Rue Pélissier
Une chronique extra-vagante de François Maguin.
François Maguin a toujours habité Saint-Étienne. Cet opiniâtre dilettante aime à s'y promener et à en traquer les mystères. Dans ses textes courts, il chronique éblouissements modestes, anecdotes plus ou moins véridiques ou rencontres inopinées. Cette prose, entre rêve et réalité, invite les lecteurs à poser un autre regard sur le quotidien et à approcher toute la magie qui s'y dissimule.
Mardi 25 avril 2017
Du Platon à la place Saint-Roch, la petite rue Pélissier offre un court passage rectiligne et agréable. Devant le Resto’Van, un livreur a déposé aujourd’hui tout un vrac de bûches qui déborde sur la voirie. L’odeur ligneuse qui s’en dégage apporte dans la ville l’esprit de la forêt. Cet aimable désordre ranime bien des images passées. À Saint-Étienne, autrefois, on voyait en effet, dès le printemps, la voirie encombrée de ces dépôts de rondins et de charbon destinés à refaire des réserves pour affronter les rigueurs de l’hiver à venir.
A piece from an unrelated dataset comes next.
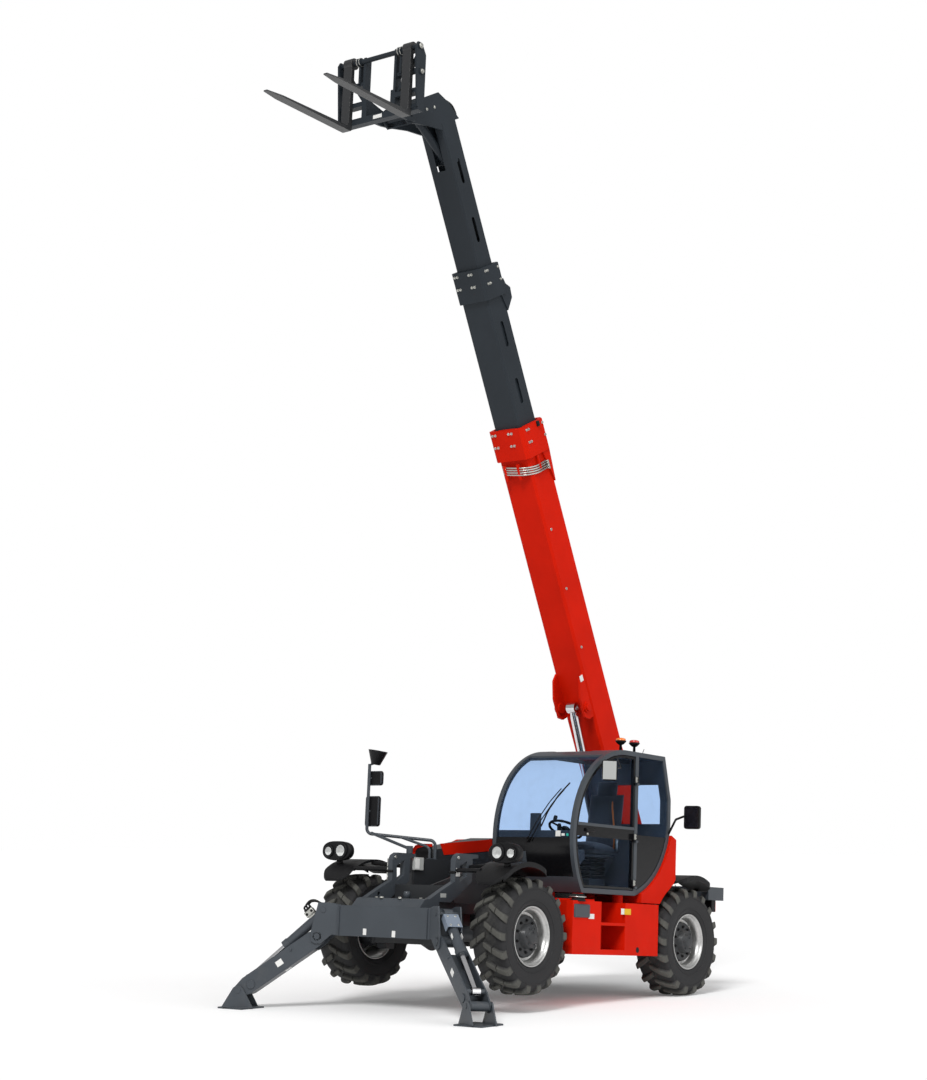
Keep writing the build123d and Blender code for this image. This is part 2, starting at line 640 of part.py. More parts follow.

Ils étaient déversés du haut de tombereaux, parfois encore traînés par de malheureuses haridelles, et encombraient les trottoirs, forçant les passants bougonnant à descendre sur la chaussée. Ensuite, les voisins remplissaient le bûcher dans la cour ou engouffraient la houille, avec des pelles et des jurons, dans les soupiraux qui bayaient au pied des murs, pour leur faire rejoindre les caves obscures où attendre les frimas. Gaz et électricité ont remplacé maintenant ce bois qui va plutôt alimenter le four du restaurant tout proche, mais il aura, entre temps, réchauffé le cœur des vieillards du quartier en ranimant, un instant, les douces flammes de souvenirs qu’on croyait disparus.